Diabetics refusing treatment

Apparently 40 percent (!) of people who’ve been diagnosed with type-2 diabetes simply refuse to take insulin when directed to by their physicians.

Why? The study authors aren’t sure, but it’s likely a combination of the cost, a perceived stigma of taking it, or an unfounded fear of making the condition worse.

Convention room block open!

You can now reserve your room at the Omni Grove Park in for the 2020 Georgia Pharmacy Convention!

Convention registration opens March 1, but we’ve opened the room block early. Grab yours now before it fills — and before room block reservations end!

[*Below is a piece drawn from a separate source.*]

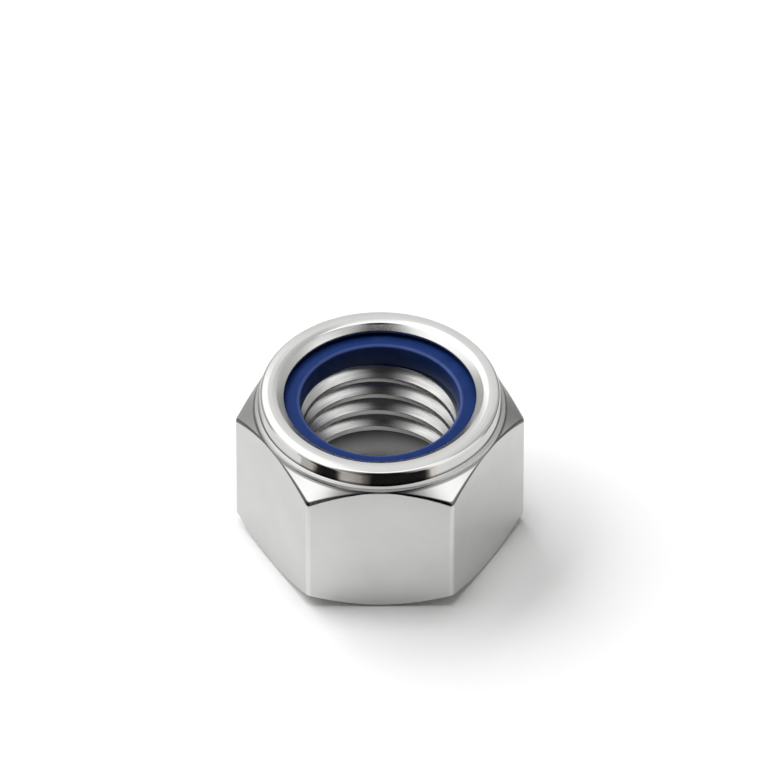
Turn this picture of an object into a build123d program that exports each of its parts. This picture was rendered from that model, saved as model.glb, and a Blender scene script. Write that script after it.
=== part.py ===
from build123d import *
from build123d.topology import SkipClean
from math import ceil, cos, floor, hypot, radians, tan
import os

# Nylon insert lock nut, M12 x 1.5 on a 17 mm hexagon.
# Frame: the nut stands on its bearing face at z = 0, its axis is Z, and two flats face along Y.
# All sizes are in millimetres.

# Hexagon
wall_at_flats = 2.50
flat_height = 10.49
corner_round = 0.38
top_chamfer_angle = 39.5
bottom_chamfer_angle = 33.0
bottom_circle_inset = 0.20
chamfer_edge_round = 0.10

# Collar: the narrow step between the hexagon and the crown
collar_inset = 0.04
collar_height = 0.41
collar_edge_round = 0.05

# Crown: the thin wall that holds the insert, leaning inwards
crown_inset = 0.24
crown_height = 1.10
crown_lean_angle = 5.0
crown_wall = 0.94
crown_foot_round = 0.08
crown_outer_round = 0.50

# Lip: the crown's upper edge, rolled inwards over the insert
shoulder_width = 0.68
shoulder_fall_angle = 10.0
shoulder_round = 1.20
land_width = 0.45
land_inner_round = 0.34
lip_slope_run = 0.50
lip_slope_drop = 0.45
lip_edge_thickness = 0.20
lip_edge_round = 0.08
recess_corner_round = 0.25

# Thread
thread_diameter = 12.0
thread_pitch = 1.5
thread_angle = 60.0
crest_foot_height = 3.185
sectors_per_turn = 6

# Relief: the plain mouth below the thread
relief_depth = 3.50
relief_clearance = 0.10
relief_mouth_chamfer = 0.25

# Nylon insert
insert_thickness = 1.68
insert_top_fall = 0.25
insert_grip = 0.62
insert_fit_clearance = 0.02
insert_lip_gap = 0.15
insert_edge_round = 0.25
insert_shoulder_round = 0.30

# Radii that follow from the sizes above
major_radius = thread_diameter / 2
flat_radius = major_radius + wall_at_flats
corner_radius = flat_radius / cos(radians(30))
collar_radius = flat_radius - collar_inset
crown_radius = collar_radius - crown_inset
crown_edge_radius = crown_radius - crown_height * tan(radians(crown_lean_angle))
land_outer_radius = crown_edge_radius - shoulder_width
land_inner_radius = land_outer_radius - land_width
lip_edge_radius = land_inner_radius - lip_slope_run
recess_radius = crown_radius - crown_wall
sharp_thread_height = thread_pitch / 2 / tan(radians(thread_angle / 2))
minor_radius = major_radius - 5 / 8 * sharp_thread_height
relief_radius = major_radius + relief_clearance
insert_radius = recess_radius - insert_fit_clearance
insert_bore_radius = major_radius - insert_grip

# Heights that follow from the sizes above
collar_top = flat_height + collar_height
crown_top = collar_top + crown_height
crown_edge_height = crown_top - shoulder_width * tan(radians(shoulder_fall_angle))
lip_edge_height = crown_top - lip_slope_drop
lip_under_height = lip_edge_height - lip_edge_thickness
insert_top = lip_under_height - insert_lip_gap
insert_seat = insert_top - insert_thickness


def corner_at(sketch, radius, height):
    """The corner of a section that lies nearest to a radius and a height."""
    place = Vector(radius, height)
    return min(sketch.vertices(), key=lambda v: (Vector(v.X, v.Y) - place).length)


def rounded(sketch, rounds):
    """A section with each listed corner (radius, height, rounding) rounded."""
    for radius, height, rounding in rounds:
        sketch = fillet(corner_at(sketch, radius, height), rounding)
    return sketch


def turned(sketch):
    """The solid that a section in the XY plane makes, turned round the Z axis."""
    return revolve(Plane.XZ * sketch, Axis.Z, 360)


def turned_blank():
    """The turned outline: bearing face, both chamfers, collar, crown, rolled lip and recess."""
    reach = corner_radius + 1
    bottom_circle = flat_radius - bottom_circle_inset
    bottom_rise = (reach - bottom_circle) * tan(radians(bottom_chamfer_angle))
    top_fall = (reach - flat_radius) * tan(radians(top_chamfer_angle))
    collar_foot = flat_height + collar_inset * tan(radians(top_chamfer_angle))
    section = make_face(
        Polyline(
            (0, 0),
            (bottom_circle, 0),
            (reach, bottom_rise),
            (reach, flat_height - top_fall),
            (collar_radius, collar_foot),
            (collar_radius, collar_top),
            (crown_radius, collar_top),
            (crown_edge_radius, crown_edge_height),
            (land_outer_radius, crown_top),
            (land_inner_radius, crown_top),
            (lip_edge_radius, lip_edge_height),
            (lip_edge_radius, lip_under_height),
            (recess_radius, lip_under_height),
            (recess_radius, insert_seat),
            (0, insert_seat),
            (0, 0),
        )
    )
    section = rounded(
        section,
        [
            (collar_radius, collar_top, collar_edge_round),
            (crown_radius, collar_top, crown_foot_round),
            (crown_edge_radius, crown_edge_height, crown_outer_round),
            (land_outer_radius, crown_top, shoulder_round),
            (land_inner_radius, crown_top, land_inner_round),
            (lip_edge_radius, lip_edge_height, lip_edge_round),
            (recess_radius, lip_under_height, recess_corner_round),
        ],
    )
    return turned(section)


def hexagon_bar():
    """The hexagon bar that the turned outline is kept within, its long edges rounded."""
    outline = RegularPolygon(flat_radius, 6, major_radius=False)
    outline = fillet(outline.vertices(), corner_round)
    return extrude(outline, crown_top)


def relief():
    """The plain, wider mouth at the bearing face, where the thread stops."""
    mouth = relief_radius + relief_mouth_chamfer
    section = make_face(
        Polyline(
            (0, 0),
            (mouth, 0),
            (relief_radius, relief_mouth_chamfer),
            (relief_radius, relief_depth),
            (0, relief_depth),
            (0, 0),
        )
    )
    return turned(section)


def bore_sector(index):
    """One sector of the bore at the thread's crest, so that each crest face is a short arc."""
    step = 360 / sectors_per_turn
    length = insert_seat - relief_depth
    seat = (Align.NONE, Align.NONE, Align.MIN)
    sector = Cylinder(minor_radius, length, arc_size=step, align=seat)
    return Pos(0, 0, relief_depth) * Rot(0, 0, index * step) * sector


def groove_corners():
    """The corners (radius, height) of the thread groove's section over the +X side."""
    slope = tan(radians(thread_angle / 2))
    overcut = thread_pitch / 20
    crest_flat = thread_pitch / 4
    root_flat = thread_pitch / 8
    middle = crest_foot_height - (thread_pitch - crest_flat) / 2
    inner_half = (thread_pitch - crest_flat) / 2 + overcut * slope
    outer_half = root_flat / 2
    return [
        (minor_radius - overcut, middle - inner_half),
        (major_radius, middle - outer_half),
        (major_radius, middle + outer_half),
        (minor_radius - overcut, middle + inner_half),
    ]


def groove_segment(index):
    """One sector's length of the groove between two crests, bounded by four helices."""
    step = 360 / sectors_per_turn
    rise = thread_pitch / sectors_per_turn
    helices = []
    for radius, height in groove_corners():
        edge = Edge.make_helix(thread_pitch, rise, radius, center=(0, 0, height + index * rise))
        helices.append(edge.rotate(Axis.Z, index * step))
    sides = [Face.make_surface_from_curves(a, b) for a, b in zip(helices, helices[1:] + helices[:1])]
    ends = [Face(Wire.make_polygon([edge @ place for edge in helices])) for place in (0, 1)]
    return Solid(Shell(sides + ends))


def thread_groove():
    """The groove's segments, from just below the thread's lower end to just above its upper end."""
    rise = thread_pitch / sectors_per_turn
    heights = [height for _, height in groove_corners()]
    first = floor((relief_depth - max(heights)) / rise) - 1
    last = ceil((insert_seat - min(heights)) / rise)
    return [groove_segment(index) for index in range(first, last + 1)]


def softened(blank):
    """The blank with the curved edges between its flats and its two chamfers slightly rounded."""
    edges = []
    for edge in blank.edges():
        ends = [edge @ 0, edge @ 1]
        if edge.geom_type != GeomType.LINE and min(hypot(end.X, end.Y) for end in ends) > flat_radius:
            edges.append(edge)
    return fillet(edges, chamfer_edge_round)


def nut_body():
    """The steel nut, in one piece with its collar, crown and rolled-in lip."""
    body = softened(hexagon_bar() & turned_blank())
    body -= relief()
    with SkipClean():
        for index in range(sectors_per_turn):
            body -= bore_sector(index)
        body -= thread_groove()
    return body


def nylon_insert():
    """The blue ring that grips the bolt, seated in the recess under the rolled lip."""
    section = make_face(
        Polyline(
            (insert_bore_radius, insert_seat),
            (insert_radius, insert_seat),
            (insert_radius, insert_top - insert_top_fall),
            (insert_bore_radius, insert_top),
            (insert_bore_radius, insert_seat),
        )
    )
    section = rounded(
        section,
        [
            (insert_bore_radius, insert_top, insert_edge_round),
            (insert_radius, insert_top - insert_top_fall, insert_shoulder_round),
        ],
    )
    return turned(section)


parts = {"nut_body": nut_body, "nylon_insert": nylon_insert}

os.makedirs("parts", exist_ok=True)
for name, make in parts.items():
    piece = make()
    piece.label = name
    export_step(piece, f"parts/{name}.step")
    print(name, "volume", round(piece.volume, 1), "box", piece.bounding_box())
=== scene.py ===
from math import atan2, cos, pi, radians, sin, sqrt, tan

import bmesh
import bpy
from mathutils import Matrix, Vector

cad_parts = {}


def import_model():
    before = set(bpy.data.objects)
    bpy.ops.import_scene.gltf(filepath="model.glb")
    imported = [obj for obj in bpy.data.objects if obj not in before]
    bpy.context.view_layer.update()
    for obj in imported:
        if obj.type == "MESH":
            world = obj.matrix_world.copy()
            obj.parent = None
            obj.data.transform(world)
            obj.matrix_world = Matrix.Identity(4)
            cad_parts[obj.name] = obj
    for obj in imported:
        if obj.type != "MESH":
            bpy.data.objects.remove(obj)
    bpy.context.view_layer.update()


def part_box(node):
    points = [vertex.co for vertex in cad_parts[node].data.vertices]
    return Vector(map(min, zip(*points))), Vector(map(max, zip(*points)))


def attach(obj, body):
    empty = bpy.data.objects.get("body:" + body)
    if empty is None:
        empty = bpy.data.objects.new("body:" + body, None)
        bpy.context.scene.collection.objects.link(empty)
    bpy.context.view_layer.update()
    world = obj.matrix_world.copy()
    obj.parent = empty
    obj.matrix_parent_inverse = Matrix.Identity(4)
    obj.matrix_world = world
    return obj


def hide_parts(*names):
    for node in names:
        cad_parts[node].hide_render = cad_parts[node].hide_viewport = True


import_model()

# Lengths are in millimetres unless a name says otherwise, and angles in degrees.
MM = 0.001

# Photograph
IMAGE_SIZE = 760
ORIGIN_IN_IMAGE_Y = 520.4
FOCAL_PIXELS = 14985.0
SENSOR_WIDTH = 36.0
CAMERA_ELEVATION = 43.27
CAMERA_DISTANCE = 1020.0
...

And don’t forget to submit your nominations for the 2020-21 GPhA Board of Directors!

Flu update in 37 words

Reported cases seem to be slowing down, meaning the season could have peaked. But the CDC is still concerned about the more dangerous A strain that seems to be spreading now.

Growing proteins

Researchers at the University of Pennsylvania are growing a bone-healing protein … in lettuce plants. The big potential market: diabetes patients.

“The current drug for diabetic patients with a fracture requires repetitive injections and hospital visits and as a result patient compliance is low. Here we gave an oral drug once a day and saw healing to be greatly accelerated.”

The protein, in case you were wondering, is insulin-like growth factor-1 (IGF-1).

Pain: Let it be

Yale researchers found that people who try mindfulness once, even briefly, feel less pain.

The effect of mindfulness was so pronounced, they found, that even when participants were subjected to high heat on their forearm, their brain responded as if it was experiencing normal temperature.

With tetanus vaccine, once is enough

It seems that having one complete series of the tetanus and diphtheria vaccines is all you need — booster shots as adults are unnecessary. Oregon Health & Science University apparently confirmed what the World Health Organization has been saying.

There are plenty of jokes to be made, but this is a pretty cool medical story

A woman in Britain had yeast in her bladder, causing her to literally urinate alcohol — it’s called “urinary auto-brewery syndrome” and is related to a similar condition involving yeast in the gut. The downside: It delayed her getting a liver transplant because doctors thought she was drinking.

A better way to track the spread of a disease

Don’t model it in isolation, because most diseases don’t spread alone. Instead, realize that chaos theory takes effect, and “microscopic changes in the transmission rate trigger macroscopic jumps in the expected epidemic size.”

A better model: Look at the way memes and slang spread — aka “contagious social behaviors.”

Like multiple friends reinforcing a social behavior, the presence of multiple diseases makes an infection more contagious than it would be on its own. Biological diseases can reinforce each other through symptoms, as in the case of a sneezing virus that helps to spread a second infection like pneumonia. Or, one disease can weaken the host’s immune system, making the population more susceptible to a second, third, or additional contagion.

The Long Read: “CoviD-19 Endgame” edition

What’s likely to happen in the long run with the Wuhan coronavirus? Two mostly likely outcomes:

  • It continues to circulate like four existing coronaviruses, with a low mortality rate and little notice
  • It becomes a seasonal disease, like the flu

The CDC just said that “the spread of coronavirus in the United States appears inevitable.”